Quant au score de la gauche (SPD, Verts, Linke), il ressemble fort avec moins de 40 % (et des contradictions peut-être insurmontables entre SPD et Verts d'une part, die Linke d'autre part), à celui de la gauche française -mais sans possibilité vraisemblable de réunir ces trois forces dans quelque "front populaire"... Le succès de die Linke, presque 9 % des suffrages, alors qu'elle était concurrencée par une formation rouge-brune (qui n'a fort heureusement pas obtenu le quorum pour être représentée au Bundestag) est cependant porteur de quelque espoir d'un sursaut de la gauche allemande, d'autant que 

die Linke est le premier parti dans l'électorat le plus jeune et que la menace de l'extrême droite a fait considérablement grandir le nombre des adhésions (le parti est passé de 52'000 membres en 2024 à 81'000 début février)-

D'ici là, vous pouvez prendre le temps (il en faut un peu, mais il ne sera pas perdu) de lire (ou de relire) l'"Esthétique de la Résistance" de Peter Weiss (la traduction française est parue en 2017 aux éditions Klincksieck)... Weiss y fait raconter par ses personnages de militants communistes défaits en Allemagne, en Espagne, en France, l'inéluctable défaite d'une gauche désunie face à des forces qui, elles, savent s'unir -pour l'écraser et écraser avec elle tout ce que que l'art et la littérature ont pu produire d'une esthétique de la libération, et d'une esthétique de la résistance aux oppressions. Tout ce que les forces politiques qui auraient pu vaincre le fascisme sous toutes ses formes (dont le nazisme) ont été incapables de faire usage. Et qu'elles ont d'autant mois d'excuses de ne pas utiliser qu'une loi de "soutien à la démocratie" accorde 120 millions d'euros d'aide aux mouvements citoyens organisés pour ce soutien, dont entre 20 et 30 millions à des actions de lutte contre l'extrême-droite.
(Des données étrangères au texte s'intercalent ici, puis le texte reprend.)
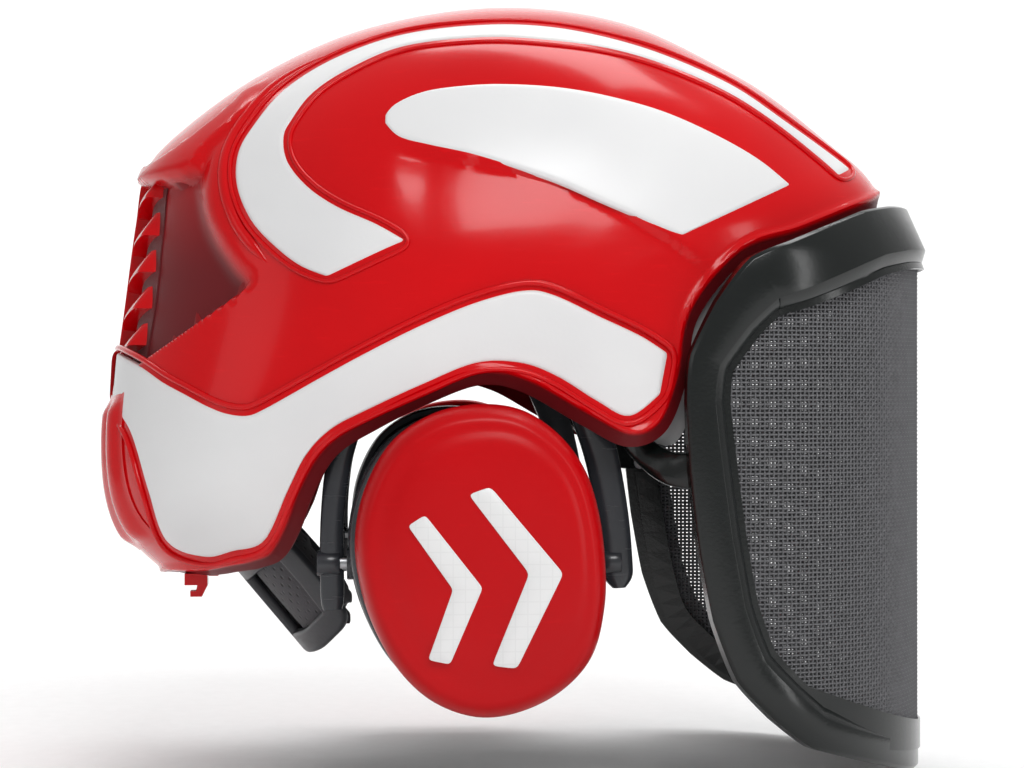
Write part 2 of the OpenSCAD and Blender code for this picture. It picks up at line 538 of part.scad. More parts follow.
wall = 2.5;
cup_pin_y = cup_back_y + 1;
cup_pin_z = -60;
cup_pin_r = 2.5;
module cup_shell(side) color(FRAME_BLACK) difference() {
    union() {
        side_plate(cup_pts(BACK_SCALE, back_shift), side * cup_back_y, side * cap_base_y);
        bar_x(16, 22.5, side * cup_pin_y, cup_pin_z, 5.5);
        bar_x(-60.4, -57, side * cup_pin_y, cup_pin_z, 5.5);
    }
    side_plate(cup_pts(BACK_SCALE - 2 * wall / 90, back_shift), side * (cup_back_y - 1),
        side * (cap_base_y - wall));
    bar_x(-80, 40, side * cup_pin_y, cup_pin_z, cup_pin_r + RUNNING);
}
module cup_shell_right() cup_shell(-1);
module cup_shell_left() cup_shell(1);
module cup_foam(side) color(PAD_BLACK) side_plate(cup_pts(BACK_SCALE - 0.12, back_shift),
    side * (cap_base_y - wall - 8), side * (cap_base_y - wall - 0.2));
module cup_foam_right() cup_foam(-1);
module cup_foam_left() cup_foam(1);
module ear_cushion(side) color(PAD_BLACK) difference() {
    side_plate(cup_pts(BACK_SCALE - 0.05, back_shift), side * (cup_back_y - 8), side * cup_back_y);
    side_plate(cup_pts(0.55, back_shift), side * (cup_back_y - 9), side * (cup_back_y + 1));
}
module ear_cushion_right() ear_cushion(-1);
module ear_cushion_left() ear_cushion(1);

// The yoke is a fork with one leg before and one behind the cup, on a hinge under the shell.
yoke_y = cup_pin_y;
YOKE_T = 3;
hinge_y = 86;
hinge_r = 2;
front_leg = [[8, 15], [17, -2], [24, -20], [29, -42], [31, -66]];
rear_leg = [[-48, 15], [-56, -3], [-62.5, -24], [-65.2, -46], [-65.2, -74]];
// Height of the cross plate, which passes over the barrel of the bracket
cross_z = [10.2, 17];
module yoke(side) color(FRAME_BLACK) difference() {
    union() {
        for (leg = [front_leg, rear_leg]) side_plate(strap_outline(leg, leg == front_leg ? 11 : 8),
            side * (yoke_y - YOKE_T / 2), side * (yoke_y + YOKE_T / 2));
        translate([-50, side * yoke_y - YOKE_T / 2, cross_z[0]])
            cube([60, YOKE_T, cross_z[1] - cross_z[0]]);
        for (x = [-38, -3.6]) translate([x, side * yoke_y - YOKE_T / 2, yoke_hinge_z])
            cube([7.6, YOKE_T, cross_z[0] - yoke_hinge_z + 1]);
        bar_x(25.6, 32, side * cup_pin_y, cup_pin_z, 4.2);
        bar_x(-70.5, -62.4, side * cup_pin_y, cup_pin_z, 4.2);
        bar_x(-38, -30.4, side * hinge_y, yoke_hinge_z, 4.4);
        bar_x(-3.6, 4, side * hinge_y, yoke_hinge_z, 4.4);
    }
    bar_x(-80, 40, side * hinge_y, yoke_hinge_z, hinge_r + RUNNING);
    bar_x(-70, 31, side * cup_pin_y, cup_pin_z, cup_pin_r);
}
module yoke_right() yoke(-1);
module yoke_left() yoke(1);
module yoke_bracket(side) color(BASKET_GREY) difference() {
    union() {
        bar_x(-30, -4, side * hinge_y, yoke_hinge_z, 4.4);
        translate([-30, side > 0 ? hinge_y : -hinge_y - 14, yoke_hinge_z + 1]) cube([26, 14, 3.4]);
    }
    bar_x(-80, 40, side * hinge_y, yoke_hinge_z, hinge_r);
}
module yoke_bracket_right() yoke_bracket(-1);
module yoke_bracket_left() yoke_bracket(1);
module yoke_hinge_pin(side) color(STEEL) bar_x(-39, 5, side * hinge_y, yoke_hinge_z, hinge_r);
module yoke_hinge_pin_right() yoke_hinge_pin(-1);
module yoke_hinge_pin_left() yoke_hinge_pin(1);
module cup_pivot_pins(side) color(STEEL) {
    bar_x(19.5, 31, side * cup_pin_y, cup_pin_z, cup_pin_r);
    bar_x(-70, -58, side * cup_pin_y, cup_pin_z, cup_pin_r);
}
module cup_pivot_pins_right() cup_pivot_pins(-1);
module cup_pivot_pins_left() cup_pivot_pins(1);

outer_shell();
inner_shell();
shell_spacers();
shell_screws();
side_band_right();
side_band_left();
crown_stripe_right();
crown_stripe_left();
blade_panel_right();
blade_panel_left();
rear_vent_panel();
vent_louvres();
rear_bumper();
cape_hooks();
headband();
brow_pad();
basket_clips();
crown_straps();
crown_pad();
nape_cradle();
nape_pad();
nape_stays();
ratchet_housing();
ratchet_knob();
ratchet_pinion();
adjuster_rack_right();
adjuster_rack_left();
visor_pivot_pins();
visor_arm_right();
visor_arm_left();
visor_frame();
visor_mesh();
mesh_retainer();
bottom_guard();
visor_arm_screws();
yoke_bracket_right();
yoke_bracket_left();
yoke_hinge_pin_right();
yoke_hinge_pin_left();
yoke_right();
yoke_left();
cup_pivot_pins_right();
cup_pivot_pins_left();
cup_shell_right();
cup_shell_left();
cup_cap_right();
cup_cap_left();
chevrons_right();
chevrons_left();
cup_foam_right();
cup_foam_left();
ear_cushion_right();
ear_cushion_left();
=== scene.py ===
"""Forestry helmet: finished surfaces, padding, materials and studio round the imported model."""

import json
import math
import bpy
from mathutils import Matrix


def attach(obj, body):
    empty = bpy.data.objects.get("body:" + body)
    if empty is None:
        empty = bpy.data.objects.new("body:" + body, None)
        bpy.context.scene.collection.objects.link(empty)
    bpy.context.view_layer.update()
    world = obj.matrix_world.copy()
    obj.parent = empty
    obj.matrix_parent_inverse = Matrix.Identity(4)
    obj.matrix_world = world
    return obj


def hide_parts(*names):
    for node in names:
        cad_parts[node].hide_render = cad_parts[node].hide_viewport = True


bl_info = {
    "name": "Forestry Helmet",
    "version": (1, 0, 0),
    "blender": (4, 5, 0),
    "location": "View3D > Sidebar > Helmet",
    "description": "Builds the visible surfaces of a forestry helmet round its working frame",
    "category": "Object",
}

import bpy
import mathutils
import numpy as np

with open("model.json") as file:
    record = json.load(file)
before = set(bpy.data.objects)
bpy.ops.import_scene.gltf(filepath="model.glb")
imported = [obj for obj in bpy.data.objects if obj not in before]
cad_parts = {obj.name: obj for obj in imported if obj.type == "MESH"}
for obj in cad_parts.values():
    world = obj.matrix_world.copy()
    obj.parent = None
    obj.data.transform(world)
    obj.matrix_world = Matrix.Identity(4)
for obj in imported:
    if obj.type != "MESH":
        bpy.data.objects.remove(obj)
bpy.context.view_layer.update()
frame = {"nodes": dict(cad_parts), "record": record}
MM = 0.001
SIDES = (("right", -1), ("left", 1))


# ---- lines ------------------------------------------------------------------------------------
def curve_at(points, s, closed=False):
    """Catmull-Rom curve: at s = i + t the cubic between points i and i + 1, whose slope at each
    point is half the step from the point before it to the one after."""
    p = np.asarray(points, float)
    n = len(p)
    i = np.floor(s).astype(int) if closed else np.clip(np.floor(s).astype(int), 0, n - 2)
    t = (s - i)[:, None]
    k = [(i + j) % n if closed else np.clip(i + j, 0, n - 1) for j in (-1, 0, 1, 2)]
    a, b, c, d = (p[j] for j in k)
    return 0.5 * (2 * b + (c - a) * t + (2 * a - 5 * b + 4 * c - d) * t**2
                  + (3 * b - a - 3 * c + d) * t**3)


def curve(points, per=8, closed=False):
    """The same curve in equal steps of s, per steps between each two points."""
    n = len(points)
    s = np.arange(n * per) / per if closed else np.linspace(0, n - 1, (n - 1) * per + 1)
    return curve_at(points, s, closed)


def spaced(line, n, closed=False):
    """n points at equal distances along a line of points."""
    line = np.asarray(line, float)
    if closed:
        line = np.vstack([line, line[:1]])
    run = np.r_[0, np.cumsum(np.linalg.norm(np.diff(line, axis=0), axis=1))]
    s = np.linspace(0, run[-1], n + 1)[:-1] if closed else np.linspace(0, run[-1], n)
    return np.stack([np.interp(s, run, line[:, k]) for k in range(line.shape[1])], 1)


def eased(line, passes=2):
    """A closed line with its corners rounded: each point becomes the mean of itself and its
    neighbours, several times over."""
    for _ in range(passes):
        line = (np.roll(line, 1, 0) + 2 * line + np.roll(line, -1, 0)) / 4
    return line


def grown(line, by):
    """A closed flat line moved outwards along its own normals by a distance."""
    step = np.roll(line, -1, 0) - np.roll(line, 1, 0)
    area = np.sum(line[:, 0] * np.roll(line[:, 1], -1) - line[:, 1] * np.roll(line[:, 0], -1))
    out = np.stack([step[:, 1], -step[:, 0]], 1) * np.sign(area)
    return line + by * out / np.linalg.norm(out, axis=1, keepdims=True)


def smooth(t):
    """Eases from 0 to 1 as t goes from 0 to 1: 3t^2 - 2t^3."""
    t = np.clip(t, 0, 1)
    return t * t * (3 - 2 * t)


def unit(v):
    """Vectors divided by their length."""
    return v / np.maximum(np.linalg.norm(v, axis=-1, keepdims=True), 1e-12)


def left_of(p, line):
    """Distance from side-view points to a line, positive on the line's left."""
    line = np.asarray(line, float)
    ab = line[1:] - line[:-1]
    ap = p[:, None] - line[None, :-1]
    t = np.clip((ap * ab).sum(-1) / (ab**2).sum(-1), 0, 1)
    far = np.linalg.norm(ap - t[..., None] * ab, axis=-1)
    k, i = far.argmin(1), np.arange(len(p))
    turn = ab[k, 0] * ap[i, k, 1] - ab[k, 1] * ap[i, k, 0]
    return far[i, k] * np.sign(turn)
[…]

A Einsiedeln, où réside généralement la cheffe de l'AfD, Alice Weibel, une petite manifestation antifa s'est tenue samedi sous la banderole "L'histoire se répète lorsqu'on n'en apprend rien"...

Ou qu'on n'a aucune envie d'apprendre quoi que ce soit qui pourrait être utile à ne pas reproduire à chaque génération les conneries des générations précédentes.